- SOURCE RECORDS:

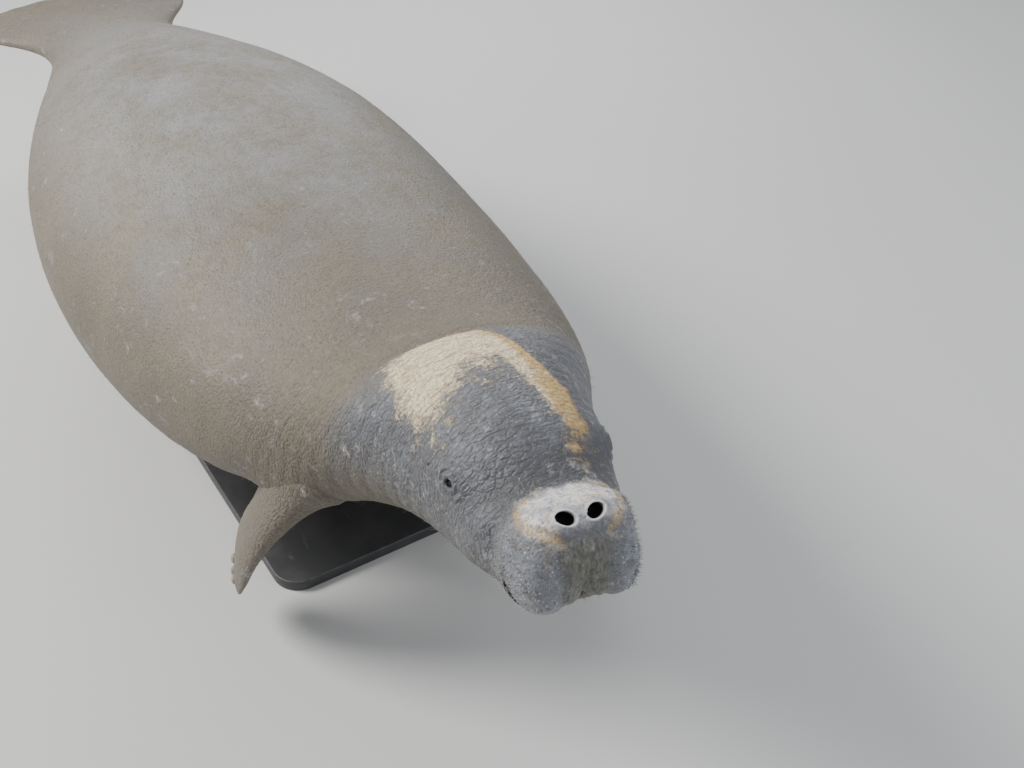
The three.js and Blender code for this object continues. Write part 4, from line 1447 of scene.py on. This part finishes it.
class MANATEE_OT_nails(bpy.types.Operator):
    """Build the three nails of each flipper"""

    bl_idname = "manatee.nails"
    bl_label = "Nails"

    def execute(self, context):
        material = nail_material(context.scene.manatee_colours)
        for word, side in (("left", 1), ("right", -1)):
            for number, (across, down) in enumerate(NAIL_PLACES, start=1):
                node = f"nail_{word}_{number}"
                add_piece(self.nail(node + "_plate", side, across, down), material, "nail", node)
        return {"FINISHED"}

    def nail(self, name, side, across, down):
        """A flattened ellipsoid with fine ridges, longer by a share of cos^2 at its free edge."""
        middle, chord, through, wide, thick, along = flipper_frame(np.array(down))
        centre = middle + chord * across * wide + through * thick * math.sqrt(1 - across**2)
        long, broad, deep = NAIL_SIZE
        tilt = (np.arange(1, 20) / 20 * math.pi)[:, None]
        turn = (2 * math.pi * np.arange(32) / 32)[None, :]
        reach = long * (1 + NAIL_FREE_EDGE * np.clip(np.cos(tilt), 0, 1) ** 2)
        ridge = 1 + NAIL_RIDGES * np.cos(9 * turn) * np.sin(tilt)
        plate = (
            centre
            + (reach * np.cos(tilt) + 0 * turn)[..., None] * along
            + (broad * np.sin(tilt) * np.cos(turn))[..., None] * chord
            + (deep * np.sin(tilt) * np.sin(turn) * ridge)[..., None] * through
        )
        poles = np.stack([centre + along * long * (1 + NAIL_FREE_EDGE), centre - along * long])
        root = np.array(FLIPPER_ROWS[FLIPPER_ROOT][:3], float) * [1, side, 1]
        surface = Surface()
        surface.add_tube(
            posed_stiff(mirrored(plate, side), root),
            posed_stiff(mirrored(poles, side), root),
            flip=side < 0,
        )
        return surface.mesh(name)


class MANATEE_OT_hairs(bpy.types.Operator):
    """Build the bristles of the lips and the sparse hairs of the body"""

    bl_idname = "manatee.hairs"
    bl_label = "Bristles and hairs"

    def execute(self, context):
        sizes = context.scene.manatee_sizes
        look = context.scene.manatee_colours
        points, marks, place = body_grid(sizes.fold_depth)
        grid = posed(points)
        u, _, h = np.moveaxis(points, -1, 0)
        open_skin = (1 - rise(marks["opening_shade"], 0.0, 0.1)) * rise(place, 4.2, 4.9)
        lips = open_skin * (marks["pads"] + 0.25 * marks["centre"] * rise(-h, 20, 70))
        chin = open_skin * (1 - rise(u, 90, 150)) * rise(-h, 124, 134) * 0.5
        bristles = hair_mesh(
            "muzzle_bristles", grid, lips + chin, sizes.bristle_count, sizes.bristle_length, BRISTLE
        )
        add_piece(bristles, bristle_material(look, "manatee_bristle", look.bristle), "snout_hide")
        weight = open_skin * rise(u, 120, 260) * (1 - rise(u, 3350, 3500))
        hairs = hair_mesh("body_hairs", grid, weight, sizes.hair_count, sizes.hair_length, BODY_HAIR)
        add_piece(hairs, bristle_material(look, "manatee_hair", look.hair), "hide")
        return {"FINISHED"}


class MANATEE_OT_stand(bpy.types.Operator):
    """Build the painted base and the two steel rods"""

    bl_idname = "manatee.stand"
    bl_label = "Display stand"

    def execute(self, context):
        look = context.scene.stand_colours
        add_piece(self.base(), base_material(look), "stand_base", "stand_base")
        steel = rod_material(look)
        for name, side in (("stand_rod_front", 1), ("stand_rod_rear", -1)):
            x = side * STAND["rod_spacing"] / 2
            add_piece(self.rod(name + "_turned", x), steel, "stand_rod", name)
        return {"FINISHED"}

    def base(self):
        """A rounded oblong whose outline is a corner circle pushed to each corner.

        Its rings run from the underside round a quarter-circle bevel, over the top.
        """
        corner = np.linspace(0, math.pi / 2, 15)
        turn = np.concatenate([corner + k * math.pi / 2 for k in range(4)])
        quarter = np.repeat(np.arange(4) * math.pi / 2 + math.pi / 4, len(corner))
        long = STAND["length"] / 2 - STAND["corner"]
        wide = STAND["width"] / 2 - STAND["corner"]
        middle = np.stack([np.sign(np.cos(quarter)) * long, np.sign(np.sin(quarter)) * wide], -1)
        out = np.stack([np.cos(turn), np.sin(turn)], -1)
        bevel = STAND["bevel"]
        bend = np.linspace(0, math.pi / 2, 6)
        under = np.stack([bevel * (1 - np.sin(bend)), bevel * (1 - np.cos(bend))], -1)
        over = np.stack([bevel * (1 - np.cos(bend)), STAND["thick"] - bevel * (1 - np.sin(bend))], -1)
        inner = STAND["corner"] * 0.5
        profile = np.concatenate(
            [[[inner, 0]], under, over, [[bevel * 1.6, STAND["thick"]], [inner, STAND["thick"]]]]
        )
        rings = [
            np.concatenate([middle + out * (STAND["corner"] - inset), np.full((len(turn), 1), z)], axis=1)
            for inset, z in profile
        ]
        surface = Surface()
        poles = np.array([[0, 0, 0], [0, 0, STAND["thick"]]], float)
        surface.add_tube(np.stack(rings) * MM, poles * MM)
        return surface.mesh("stand_base_board")

    def rod(self, name, x):
        """A profile turned round an upright axis: collar, rod and a top within the skin."""
        u = SNOUT_TO_ORIGIN - x
        belly = np.interp(u, *steered(ROWS, np.linspace(len(HEAD_ROWS), LAST_ROW, 800))[:, [0, 6]].T)
        top = REST_LEVEL + belly + STAND["rod_into_skin"]
        foot = STAND["thick"] + STAND["gap"]
        radius, collar = STAND["rod_radius"], STAND["collar_radius"]
        high = foot + STAND["collar_height"]
        bend = np.linspace(0, math.pi / 2, 6)
        edge, dip = STAND["collar_round"], STAND["cove"]
        rounded = np.stack([collar - edge + edge * np.cos(bend), high - edge + edge * np.sin(bend)], -1)
        cove = np.stack([radius + dip - dip * np.sin(bend), high + dip - dip * np.cos(bend)], -1)
        profile = np.concatenate(
            [[[collar - 1, foot], [collar, foot + 1]], rounded, cove, [[radius, top - 40], [radius, top]]]
        )
        turn = 2 * math.pi * np.arange(72) / 72
        radii, level = profile[:, 0][:, None], profile[:, 1][:, None]
        grid = np.stack(
            [x + radii * np.cos(turn), radii * np.sin(turn) + 0 * level, level + 0 * turn], axis=-1
        )
        surface = Surface()
        surface.add_tube(grid * MM, np.array([[x, 0, foot], [x, 0, top]]) * MM)
        return surface.mesh(name)


class MANATEE_OT_stage(bpy.types.Operator):
    """Set the pale floor, the soft lights and the camera"""

    bl_idname = "manatee.stage"
    bl_label = "Studio"

    def execute(self, context):
        self.floor(context.scene.stand_colours)
        for lamp in LIGHTS:
            self.light(*lamp)
        world = bpy.data.worlds.new("studio")
        world.use_nodes = True
        for socket, value in zip(world.node_tree.nodes["Background"].inputs, SKY):
            socket.default_value = value
        context.scene.world = world
        context.scene.camera = self.camera()
        return {"FINISHED"}

    def floor(self, look):
        """A wide flat floor, barely clouded."""
        board = Board("studio_floor")
        soft = board.noise(board.place(), 0.7, 2)
        colour = board.blend(soft.rise(0.3, 0.7) * 0.06, look.floor, (0.5, 0.5, 0.5))
        board.finish(colour, soft * 0.1 + 0.75)
        data = bpy.data.meshes.new("floor")
        far = FLOOR_REACH
        corners = [(-far, -far, 0), (far, -far, 0), (far, far, 0), (-far, far, 0)]
        data.from_pydata(corners, [], [(0, 1, 2, 3)])
        data.materials.append(board.material)
        floor = bpy.data.objects.new("floor", data)
        bpy.context.scene.collection.objects.link(floor)

    def light(self, name, place, size, power, colour):
        """A round soft light, aimed at the animal."""
        data = bpy.data.lights.new(name, "AREA")
        data.shape = "DISK"
        data.size = size
        data.energy = power
        data.color = colour
        lamp = bpy.data.objects.new(name, data)
        lamp.location = place
        aim = Vector(LIGHTS_AIM) - Vector(place)
        lamp.rotation_euler = aim.to_track_quat("-Z", "Y").to_euler()
        bpy.context.scene.collection.objects.link(lamp)

    def camera(self):
        """The camera, turned by its yaw, downward pitch and roll."""
        yaw, pitch, roll = (math.radians(turn) for turn in CAMERA["turns"])
        ahead = Vector(
            (math.cos(pitch) * math.cos(yaw), math.cos(pitch) * math.sin(yaw), -math.sin(pitch))
        )
        level = Vector((math.sin(yaw), -math.cos(yaw), 0))
        upright = level.cross(ahead)
        right = level * math.cos(roll) + upright * math.sin(roll)
        up = upright * math.cos(roll) - level * math.sin(roll)
        data = bpy.data.cameras.new("camera")
        data.sensor_width = SENSOR
        data.lens = SENSOR * LENS_IN_WIDTHS
        data.clip_end = 200
        camera = bpy.data.objects.new("camera", data)
        turn = Matrix((right, up, -ahead)).transposed().to_4x4()
        turn.translation = CAMERA["place"]
        camera.matrix_world = turn
        bpy.context.scene.collection.objects.link(camera)
        return camera


class MANATEE_PT_panel(bpy.types.Panel):
    """Buttons for every piece, and the sizes and colours"""

    bl_idname = "MANATEE_PT_panel"
    bl_label = "Manatee"
    bl_space_type = "VIEW_3D"
    bl_region_type = "UI"
    bl_category = "Manatee"

    def draw(self, context):
        for operator in OPERATORS:
            self.layout.operator(operator.bl_idname)
        for name, group in GROUPS.items():
            box = self.layout.box()
            for key in group.__annotations__:
                box.prop(getattr(context.scene, name), key)


OPERATORS = [
    MANATEE_OT_skin,
    MANATEE_OT_eyes,
    MANATEE_OT_nails,
    MANATEE_OT_hairs,
    MANATEE_OT_stand,
    MANATEE_OT_stage,
]
GROUPS = {
    "manatee_sizes": ManateeSizes,
    "manatee_colours": ManateeColours,
    "stand_colours": StandColours,
}


def register():
    for group in GROUPS.values():
        bpy.utils.register_class(group)
    for name, group in GROUPS.items():
        setattr(bpy.types.Scene, name, bpy.props.PointerProperty(type=group))
    for operator in OPERATORS:
        bpy.utils.register_class(operator)
    bpy.utils.register_class(MANATEE_PT_panel)


def unregister():
    bpy.utils.unregister_class(MANATEE_PT_panel)
    for operator in reversed(OPERATORS):
        bpy.utils.unregister_class(operator)
    for name, group in GROUPS.items():
        delattr(bpy.types.Scene, name)
        bpy.utils.unregister_class(group)


def main():
    register()
    bpy.ops.manatee.skin()
    bpy.ops.manatee.eyes()
    bpy.ops.manatee.nails()
    bpy.ops.manatee.hairs()
    bpy.ops.manatee.stand()
    bpy.ops.manatee.stage()


if __name__ == "__main__":
    main()
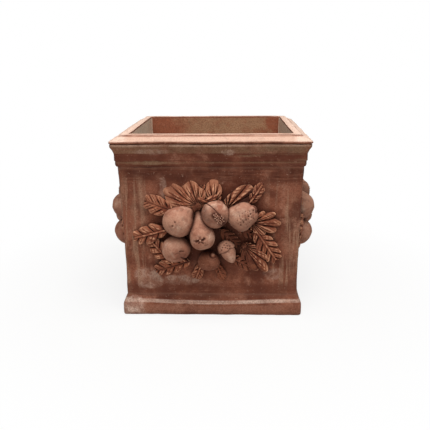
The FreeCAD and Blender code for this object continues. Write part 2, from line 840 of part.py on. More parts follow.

- WHAT TO WORK ON: Set down each line of the material verbatim, from the first line through the line that contains "the three nails".

- SOLUTION TO THIS EXERCISE:
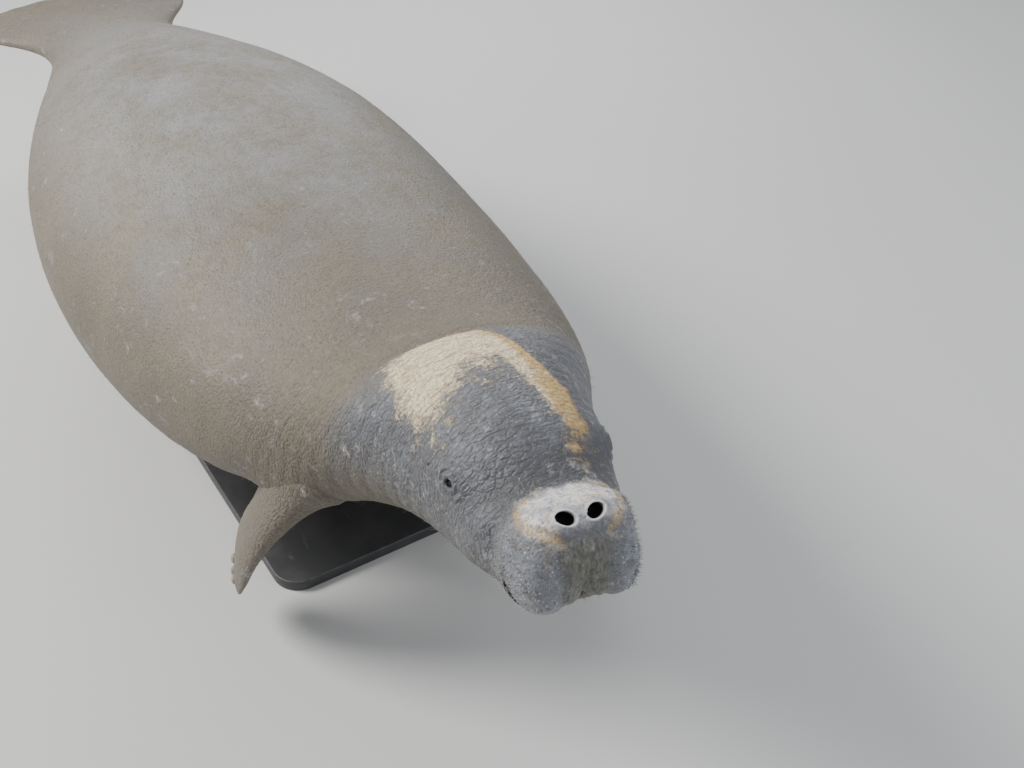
The three.js and Blender code for this object continues. Write part 4, from line 1447 of scene.py on. This part finishes it.
class MANATEE_OT_nails(bpy.types.Operator):
    """Build the three nails of each flipper"""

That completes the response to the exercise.